** start **

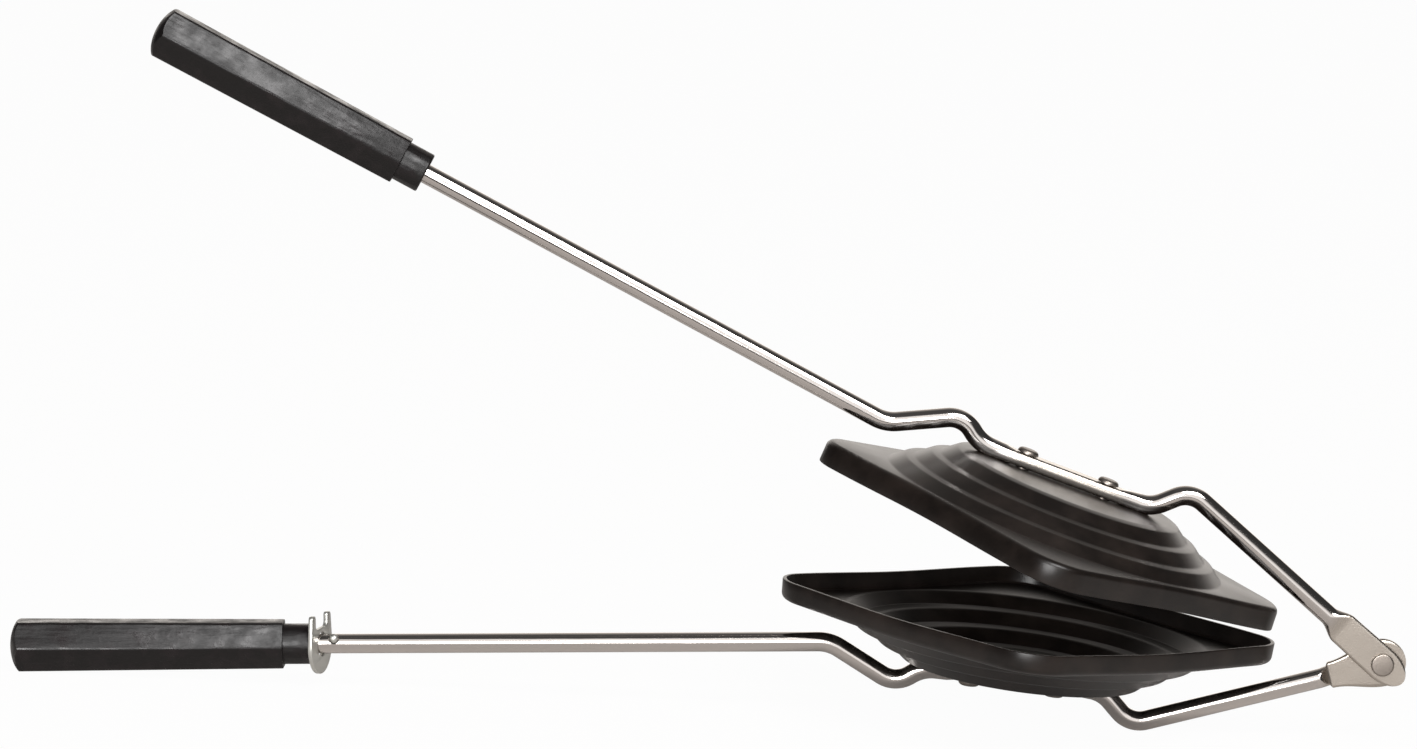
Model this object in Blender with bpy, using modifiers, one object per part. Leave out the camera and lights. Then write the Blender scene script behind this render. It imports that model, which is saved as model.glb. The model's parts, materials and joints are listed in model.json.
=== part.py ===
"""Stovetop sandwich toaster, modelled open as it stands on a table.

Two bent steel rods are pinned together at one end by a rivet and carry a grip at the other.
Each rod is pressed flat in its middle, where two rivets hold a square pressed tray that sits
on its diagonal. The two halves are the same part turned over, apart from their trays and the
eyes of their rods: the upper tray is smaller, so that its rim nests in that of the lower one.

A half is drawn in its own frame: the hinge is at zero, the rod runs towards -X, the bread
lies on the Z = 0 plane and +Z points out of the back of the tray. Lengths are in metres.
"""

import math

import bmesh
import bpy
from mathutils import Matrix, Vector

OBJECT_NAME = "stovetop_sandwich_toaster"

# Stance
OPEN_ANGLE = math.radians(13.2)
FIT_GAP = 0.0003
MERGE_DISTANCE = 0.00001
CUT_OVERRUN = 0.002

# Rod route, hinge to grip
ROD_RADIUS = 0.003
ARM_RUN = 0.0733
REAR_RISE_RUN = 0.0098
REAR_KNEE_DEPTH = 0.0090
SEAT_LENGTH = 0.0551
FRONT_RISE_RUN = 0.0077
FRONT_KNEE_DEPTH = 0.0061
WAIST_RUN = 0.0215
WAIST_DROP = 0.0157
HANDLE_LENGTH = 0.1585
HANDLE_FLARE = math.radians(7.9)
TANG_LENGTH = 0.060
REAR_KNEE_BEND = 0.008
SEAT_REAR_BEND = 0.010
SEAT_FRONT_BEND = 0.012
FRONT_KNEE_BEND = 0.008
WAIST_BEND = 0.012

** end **

● Directions for this task
Give an exact repetition of all the material.

● Answer in full
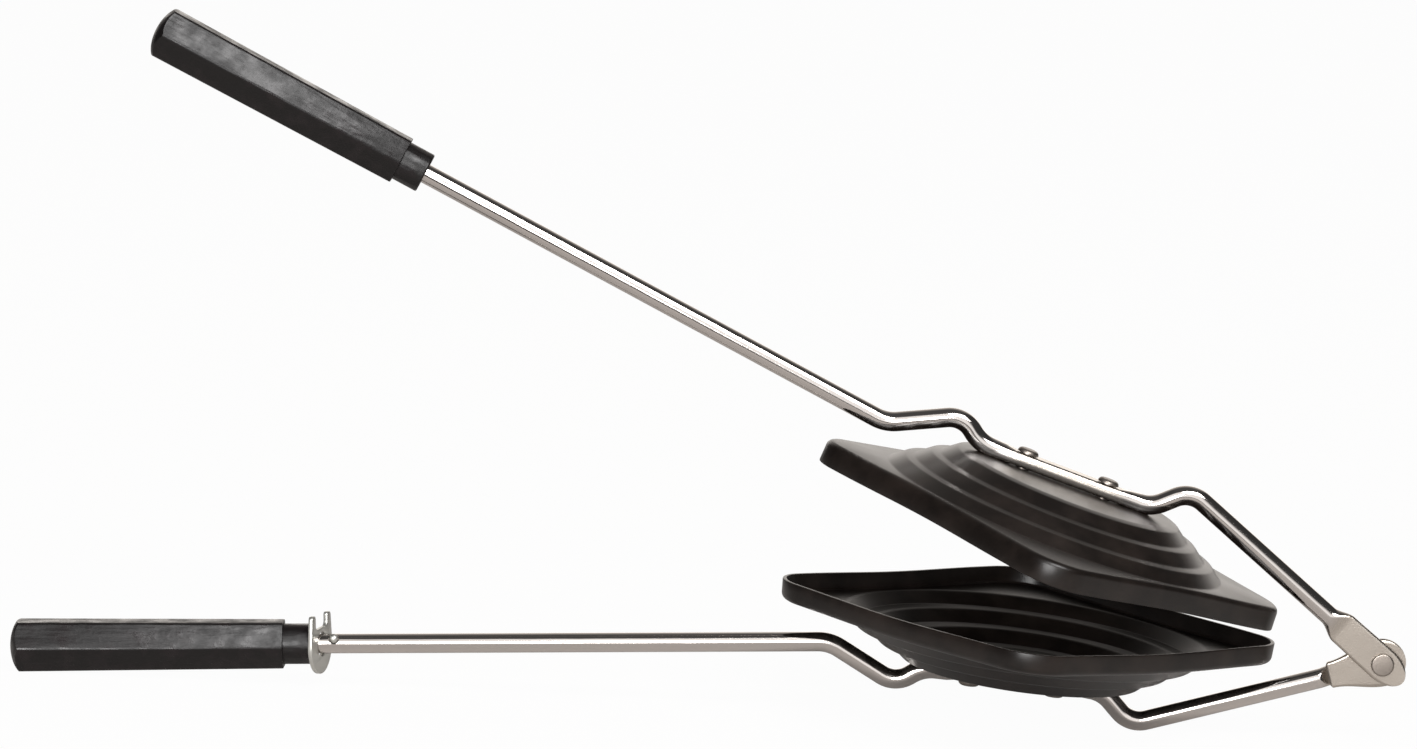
Model this object in Blender with bpy, using modifiers, one object per part. Leave out the camera and lights. Then write the Blender scene script behind this render. It imports that model, which is saved as model.glb. The model's parts, materials and joints are listed in model.json.
=== part.py ===
"""Stovetop sandwich toaster, modelled open as it stands on a table.

Two bent steel rods are pinned together at one end by a rivet and carry a grip at the other.
Each rod is pressed flat in its middle, where two rivets hold a square pressed tray that sits
on its diagonal. The two halves are the same part turned over, apart from their trays and the
eyes of their rods: the upper tray is smaller, so that its rim nests in that of the lower one.

A half is drawn in its own frame: the hinge is at zero, the rod runs towards -X, the bread
lies on the Z = 0 plane and +Z points out of the back of the tray. Lengths are in metres.
"""

import math

import bmesh
import bpy
from mathutils import Matrix, Vector

OBJECT_NAME = "stovetop_sandwich_toaster"

# Stance
OPEN_ANGLE = math.radians(13.2)
FIT_GAP = 0.0003
MERGE_DISTANCE = 0.00001
CUT_OVERRUN = 0.002

# Rod route, hinge to grip
ROD_RADIUS = 0.003
ARM_RUN = 0.0733
REAR_RISE_RUN = 0.0098
REAR_KNEE_DEPTH = 0.0090
SEAT_LENGTH = 0.0551
FRONT_RISE_RUN = 0.0077
FRONT_KNEE_DEPTH = 0.0061
WAIST_RUN = 0.0215
WAIST_DROP = 0.0157
HANDLE_LENGTH = 0.1585
HANDLE_FLARE = math.radians(7.9)
TANG_LENGTH = 0.060
REAR_KNEE_BEND = 0.008
SEAT_REAR_BEND = 0.010
SEAT_FRONT_BEND = 0.012
FRONT_KNEE_BEND = 0.008
WAIST_BEND = 0.012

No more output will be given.